Sanırım kitap imza gününde orada bulunanlardan bazıları kitabı okudukça biraz da şöyle sağına soluna bakarak “yoksa bu bölümde yazılan ben miyim?” gibi bir haleti ruhiye içindeydiler. Ankara’nın “memurlaştırma” işlemine tabi tutulan ve memurlaşma, bürokratlaşma tehlikesini bizzat iliklerinde hisseden adamlardan oluşuyordu bazıları. “İsmet Saat Kaç?” biraz da bu korkuyu hep yaşayan insanların hayat hikayesi. Bazıları bu savaşı kaybederken, bazıları da hiçbir makam ve mevkiye evyallah dememiştir. Kitap bu hikayeleri en çarpıcı şekilde anlatmakta. İsmet Saat Kaç? Ankara’nın iflah olmaz insanı bezdiren mevzuat ve süreçlerinin dehlizlerinde nasıl kaybolma tehlikesiyle karşı karşıya kalabileceğinizi gösteren pek çok hikayeyi içinde barındırıyor.
Ebubekir Kurban kitabının alt başlığına da “Ankara yazıları” demiş. Yani sadece memurların anlatıldığı bir kitap değil İsmet Saat Kaç? Kitabın içinde Ankara’nın insana, vatandaşa, köylüye, sanatçıya, topluma kısacası insana bakışı var. Hatta insana bakamayışı var. İnsana insanca değil, mevzuat hazretlerinin emrettiği gibi bakmak zorunda kaldığı için nasıl toplumdan kopuk yaşadığı gerçeği var.

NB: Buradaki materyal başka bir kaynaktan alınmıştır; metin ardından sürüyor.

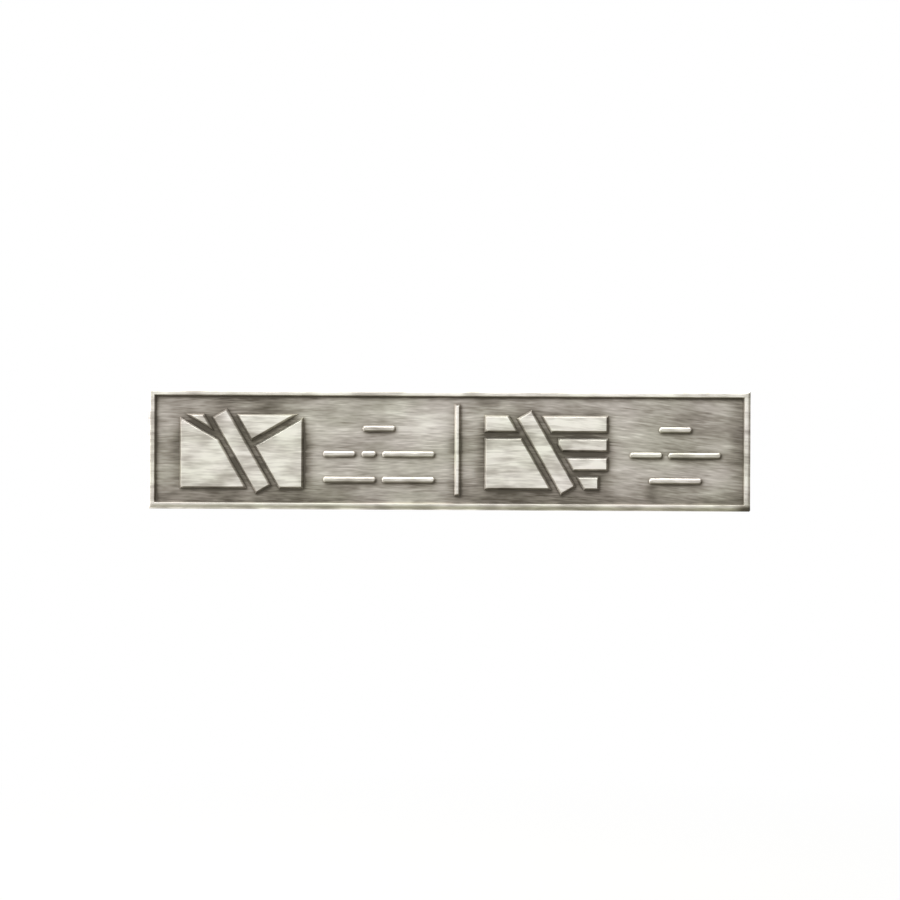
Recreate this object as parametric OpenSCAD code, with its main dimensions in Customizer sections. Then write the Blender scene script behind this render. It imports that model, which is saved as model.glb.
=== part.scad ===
/* [Plate] */
// Length of the plate
plate_w = 120; // [116:1:150]
// Height of the plate
plate_h = 24; // [22:0.5:30]
// Metal left under the sunk field
field_t = 1.2; // [0.8:0.1:2]
// Radius of the plate's corners, seen from the front
corner_r = 0.4; // [0.2:0.1:1.2]

/* [Rim] */
// Width of the raised rim, from the plate's edge to the foot of its inner wall
rim_w = 1.6; // [1.3:0.1:2]
// Height of the rim's crest above the field
rim_h = 0.8; // [0.5:0.05:1.2]
// Fall of the rim's rounded outer slope, from the crest to the square edge
rim_fall = 0.65; // [0.3:0.05:1]
// Width of the flat crest
crest_w = 0.15; // [0.1:0.05:0.4]
// Run of the rim's steep inner wall
rim_wall_run = 0.35; // [0.1:0.05:0.6]

/* [Relief] */
// Height of the pictograms and the divider above the field
relief_h = 0.75; // [0.5:0.05:1]
// Run of the bevel round the pictograms and the divider
bevel_run = 0.45; // [0.2:0.05:0.5]
// Height of the steep foot below every bevel
foot_h = 0.25; // [0.1:0.05:0.35]
// Draft of that foot, which lets the casting leave its mould
foot_draft = 0.06; // [0.02:0.02:0.1]

/* [Divider] */
// Width of the upright divider
divider_w = 1.4; // [1.2:0.1:2.4]
// Gap between the divider's ends and the rim
divider_gap = 1.2; // [0.4:0.1:4]
// How far the divider stands to the right of the plate's middle
divider_x = 1.6; // [-1:0.2:3]

/* [Pictograms] */
// Width of each pictogram
picto_w = 24.8; // [20:0.2:26]
// Height of each sheet that a pictogram shows
sheet_h = 15; // [13:0.2:16]
// How far a pictogram stands from the rim or the divider on its left
picto_margin = 4.6; // [2:0.1:5]
// How far the pictograms stand below the plate's middle
picto_drop = 0.45; // [0:0.05:0.8]
// Width of the grooves that part a raised sheet, at their foot
groove_w = 0.9; // [0.6:0.05:1.2]
// How far the point of the envelope's flap lies below the envelope's top
flap_depth = 7.2; // [5:0.1:8.5]
// Height of the heading on the news sheet
heading_h = 3.6; // [2.6:0.1:4.2]
// Width of the picture on the news sheet
picture_w = 13.7; // [12:0.1:15]
// Lines of print beside the picture
print_lines = 3; // [2:1:3]
// How much shorter the last line is than the others
last_line_cut = 1.8; // [0:0.2:2.4]

/* [Crossing bar] */
// Height that the crossing bar spans
slash_h = 17.2; // [16:0.2:18]
// Width of the crossing bar
slash_w = 3.6; // [2.4:0.1:4]
// Slant of the crossing bar, up from level
slash_angle = 60; // [52:1:68]
// Field left bare on each side of the crossing bar
slash_gap = 0.9; // [0.6:0.05:1.2]

/* [Dashes] */
// Length of a short dash
dash_short = 3.2; // [2.4:0.1:4]
// Length of a middling dash
dash_mid = 6.8; // [5:0.1:7.2]
// Length of a long dash
dash_long = 10.8; // [8:0.1:11.4]
// Height of a dash, seen from the front
dash_w = 1.4; // [1:0.1:1.8]
// Height of the dashes above the field
dash_relief = 0.5; // [0.4:0.05:0.8]
// Run of the bevel round a dash
dash_bevel_run = 0.38; // [0.2:0.02:0.46]
// Gap between dashes in one row
dash_gap = 0.9; // [0.6:0.1:1.2]
// Distance from one row of dashes to the next
row_pitch = 5.1; // [3:0.1:5.4]
// How far the middle row stands below the plate's middle
row_drop = 0.95; // [0:0.05:1.2]

/* [Adhesive pad] */
// Thickness of the foam adhesive pad
pad_t = 0.8; // [0.4:0.1:1.6]
// How far the pad's edge stays inside the plate's edge
pad_inset = 1.5; // [0.5:0.25:4]
// Radius of the pad's corners
pad_corner_r = 1; // [0.5:0.25:3]

/* [Hidden] */
$fn = 48;
metal_tone = "#A39E94";
foam_tone = "#5E605F";

// Raised shapes are rooted this deep in the plate, so that the casting is one solid
root = 0.3;
// Cuts run this far past what they cut
over = 1;
// Flats that make up the rim's rounded outer slope
slope_steps = 6;

crest_z = field_t + rim_h;
edge_z = crest_z - rim_fall;
slope_run = rim_w - crest_w - rim_wall_run;
field_w = plate_w - 2 * rim_w;
field_h = plate_h - 2 * rim_w;

left_picto_x = picto_margin + picto_w / 2 - field_w / 2;
right_picto_x = divider_x + divider_w / 2 + picto_margin + picto_w / 2;
// Each half's rows stand midway between the pictogram and the next wall
left_rows_x = (left_picto_x + picto_w / 2 + divider_x - divider_w / 2) / 2;
right_rows_x = (right_picto_x + picto_w / 2 + field_w / 2) / 2;
left_rows = [[dash_mid], [dash_mid, dash_short, dash_long], [dash_long, dash_long]];
right_rows = [[dash_mid], [dash_mid, dash_long], [dash_long]];

// Edge profiles as points of [how far in from the side, height above the field], foot first
function raised_edge(height, run) = [[0, -root], [0, 0], [foot_draft, foot_h], [run, height]];
function sunk_edge(height, run) =
  [[0, -over], [0, 0], [-foot_draft, foot_h], [-run, height], [-run, height + over]];
// The rim's outer slope is a quarter of an ellipse, which leaves the square edge upright
slope_arc = [
  for (a = [0 : 90 / slope_steps : 90]) [slope_run * (1 - cos(a)), edge_z + rim_fall * sin(a)]
];
rim_edge = concat([[0, 0]], slope_arc);
field_edge = [[0, field_t], [-rim_wall_run, crest_z], [-rim_wall_run, crest_z + over]];

// The modules below draw the plate lying face up: X along it, Y up its face, Z out of its face

// Bar along Y with one edge profile on both sides and plain ends
module profile_bar(width, length, edge) {
  right = [for (p = edge) [width / 2 - p.x, p.y]];
  left = [for (i = [len(edge) - 1 : -1 : 0]) [edge[i].x - width / 2, edge[i].y]];
  rotate([90, 0, 0])
    linear_extrude(length, center = true)
      polygon(concat(right, left));
}

// Block with one edge profile on all four sides and mitred corners, which may spread past its foot
module mitred_block(width, height, edge) {
  spread = max([for (p = edge) -p.x]);
  intersection() {
    profile_bar(width, height + 2 * spread, edge);
    rotate([0, 0, 90])
      profile_bar(height, width + 2 * spread, edge);
  }
}

module rounded_rectangle(width, height, r) {
  square([width - 2 * r, height], center = true);
  square([width, height - 2 * r], center = true);
  for (x = [r - width / 2, width / 2 - r], y = [r - height / 2, height / 2 - r])
    translate([x, y])
      circle(r);
}

// Plate with its sunk field and mitred rim
module rimmed_plate() {
  intersection() {
    mitred_block(plate_w, plate_h, rim_edge);
    linear_extrude(crest_z)
      rounded_rectangle(plate_w, plate_h, corner_r);
  }
}

module sunk_field() {
  mitred_block(field_w, field_h, field_edge);
}

// Envelope seen from its back: a raised sheet with a groove along each side of its flap
module envelope() {
  flap_slope = atan(2 * flap_depth / picto_w);
  groove_l = norm([picto_w / 2, flap_depth]) + over;
  difference() {
    mitred_block(picto_w, sheet_h, raised_edge(relief_h, bevel_run));
    translate([0, sheet_h / 2 - flap_depth, 0])
      for (side = [-1, 1])
        rotate([0, 0, side * (flap_slope - 90)])
          translate([0, groove_l / 2, 0])
            profile_bar(groove_w, groove_l, sunk_edge(relief_h, bevel_run));
  }
}

// News sheet of raised parts: a heading, and below it a picture and lines of print
module news_sheet() {
  edge = raised_edge(relief_h, bevel_run);
  right = picto_w / 2;
  bottom = -sheet_h / 2;
  print_h = sheet_h - heading_h - groove_w;
  line_pitch = (print_h + groove_w) / print_lines;
  line_h = line_pitch - groove_w;
  translate([0, (sheet_h - heading_h) / 2, 0])
    mitred_block(picto_w, heading_h, edge);
  translate([picture_w / 2 - right, bottom + print_h / 2, 0])
    mitred_block(picture_w, print_h, edge);
  for (i = [0 : print_lines - 1]) {
    line_w = picto_w - picture_w - groove_w - (i == 0 ? last_line_cut : 0);
    translate([picture_w + groove_w + line_w / 2 - right, bottom + line_h / 2 + i * line_pitch, 0])
      mitred_block(line_w, line_h, edge);
  }
}

// Sheet with a slanting bar across it, and bare field on both sides of the bar
module crossed_out() {
  slash_l = (slash_h - slash_w * cos(slash_angle)) / sin(slash_angle);
  difference() {
    children();
    rotate([0, 0, 90 - slash_angle])
      profile_bar(slash_w + 2 * slash_gap, 2 * picto_w, sunk_edge(relief_h, bevel_run));
  }
  rotate([0, 0, 90 - slash_angle])
    mitred_block(slash_w, slash_l, raised_edge(relief_h, bevel_run));
}

// Dash with round ends, centred
module dash(length) {
  r = dash_w / 2;
  edge = raised_edge(dash_relief, dash_bevel_run);
  rotate([0, 0, 90])
    profile_bar(dash_w, length - dash_w, edge);
  for (x = [r - length / 2, length / 2 - r])
    translate([x, 0, 0])
      rotate_extrude()
        polygon(concat([[0, -root]], [for (p = edge) [r - p.x, p.y]], [[0, dash_relief]]));
}

function sum_to(list, n) = n <= 0 ? 0 : list[n - 1] + sum_to(list, n - 1);
function row_length(row) = sum_to(row, len(row)) + dash_gap * (len(row) - 1);

// Rows of dashes, each row centred
module dash_rows(rows) {
  for (r = [0 : len(rows) - 1], i = [0 : len(rows[r]) - 1]) {
    start = sum_to(rows[r], i) + i * dash_gap - row_length(rows[r]) / 2;
    translate([start + rows[r][i] / 2, ((len(rows) - 1) / 2 - r) * row_pitch, 0])
      dash(rows[r][i]);
  }
}

module relief() {
  translate([left_picto_x, -picto_drop, 0])
    crossed_out()
      envelope();
  translate([right_picto_x, -picto_drop, 0])
    crossed_out()
      news_sheet();
  translate([left_rows_x, -row_drop, 0])
    dash_rows(left_rows);
  translate([right_rows_x, -row_drop, 0])
    dash_rows(right_rows);
  translate([divider_x, 0, 0])
    mitred_block(divider_w, field_h - 2 * divider_gap, raised_edge(relief_h, bevel_run));
}

// The cast plate: its back lies on the pad and its face looks along -Y
module sign_plate() {
  color(metal_tone)
    rotate([90, 0, 0])
      translate([0, 0, pad_t]) {
        difference() {
          rimmed_plate();
          sunk_field();
        }
        translate([0, 0, field_t])
          relief();
      }
}

// The foam adhesive pad: its back is the face that sticks to the letterbox
module adhesive_pad() {
  color(foam_tone)
    rotate([90, 0, 0])
      linear_extrude(pad_t)
        rounded_rectangle(plate_w - 2 * pad_inset, plate_h - 2 * pad_inset, pad_corner_r);
}

sign_plate();
adhesive_pad();
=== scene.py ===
import math

import bmesh
import bpy
import numpy as np
from bpy.props import FloatProperty, FloatVectorProperty, IntProperty, PointerProperty
from mathutils import Matrix, Vector
from mathutils.bvhtree import BVHTree


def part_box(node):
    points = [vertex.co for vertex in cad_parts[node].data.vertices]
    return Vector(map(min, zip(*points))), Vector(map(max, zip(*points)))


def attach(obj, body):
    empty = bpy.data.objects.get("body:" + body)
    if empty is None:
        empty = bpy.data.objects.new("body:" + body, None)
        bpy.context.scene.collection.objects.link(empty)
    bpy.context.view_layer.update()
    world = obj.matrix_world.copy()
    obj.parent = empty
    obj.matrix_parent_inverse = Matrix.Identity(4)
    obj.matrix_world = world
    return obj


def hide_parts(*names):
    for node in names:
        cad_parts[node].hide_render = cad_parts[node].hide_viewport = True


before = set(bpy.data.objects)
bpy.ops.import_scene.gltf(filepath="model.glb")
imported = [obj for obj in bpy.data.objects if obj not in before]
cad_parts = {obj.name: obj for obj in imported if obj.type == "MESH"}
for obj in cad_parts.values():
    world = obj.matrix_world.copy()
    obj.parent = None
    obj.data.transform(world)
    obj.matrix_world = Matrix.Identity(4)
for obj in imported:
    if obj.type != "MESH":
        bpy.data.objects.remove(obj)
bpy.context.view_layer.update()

bl_info = {
    "name": "Cast letterbox sign",
    "version": (1, 0, 0),
    "blender": (4, 5, 0),
    "location": "3D View > Sidebar > Letterbox sign",
    "description": "A cast pewter sign plate with raised pictograms and a foam adhesive pad",
    "category": "Add Mesh",
}

MM = 0.001
# Edges and faces smaller than this are closed up
SLIVER = 0.008 * MM
# Corners this close, and heights this close, are the same
SAME_PLACE = 0.001 * MM
SAME_HEIGHT = 0.01 * MM
# How exactly a plane cuts a mesh
CUT_TOLERANCE = 1e-7
# How much of Z is in the normal of a face that looks along it, and of one that is level
ALONG_Z = 0.9
LEVEL = 0.99
# Names of the marks that the finish leaves on the mesh, painted shadow and painted light among
# them, and that the pewter reads
MARKS = ("line", "haze", "grime", "buffing", "away_from_light")
plate_low, plate_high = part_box("sign_plate")
pad_low, pad_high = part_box("adhesive_pad")


def size(name, mm, description):
    """A length whose default is given in millimetres"""
    return FloatProperty(
        name=name, description=description, default=mm * MM, min=0, precision=5, unit="LENGTH"
    )


def linear(code):
    """Linear red, green and blue of an sRGB hex value"""
    parts = [int(code[i : i + 2], 16) / 255 for i in (1, 3, 5)]
    return [c / 12.92 if c <= 0.04045 else ((c + 0.055) / 1.055) ** 2.4 for c in parts]


def colour(name, code, description):
    """A colour whose default is given as an sRGB hex value"""
    return FloatVectorProperty(
        name=name, description=description, default=linear(code), min=0, max=1, subtype="COLOR"
    )


def share(name, value, description):
    """A share, where 1 is the whole"""
    return FloatProperty(name=name, description=description, default=value, min=0, max=1)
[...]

İsmet Saat Kaç? Ankara Yazıları… Ankara’da ne yenir ne içilir, neresi gezilir tarzında bir gurme, bir gezi kitabı değil, ancak Ankara’da kimle nasıl konuşulur, hangi bürokrat tipi hakimdir, bürokrasinin sıkıcı dünyasından bunaldıysanız nerede nefes alabilirsiniz gibi küçük ve hayati tiyoları vermesi açısından önemli bilgiler içeriyor. Kurban’ın bu kitabı pek çok Ankaralıyı kızdırabilir, Ankara yalnızca memurdan ibaret değildir ve Ankara’nın yüzü asık şehir imajı artık değişiyor diyebilir bunda haklı taraflarınız da olabilir. Ancak yine de Ankara’da bürokrasinin dişlilerinin arasında nasıl adam öğütülüyor ve siz bundan nasıl kurtulabilirim diyorsanız “İsmet Saat Kaç?”ı mutlaka okumalısınız.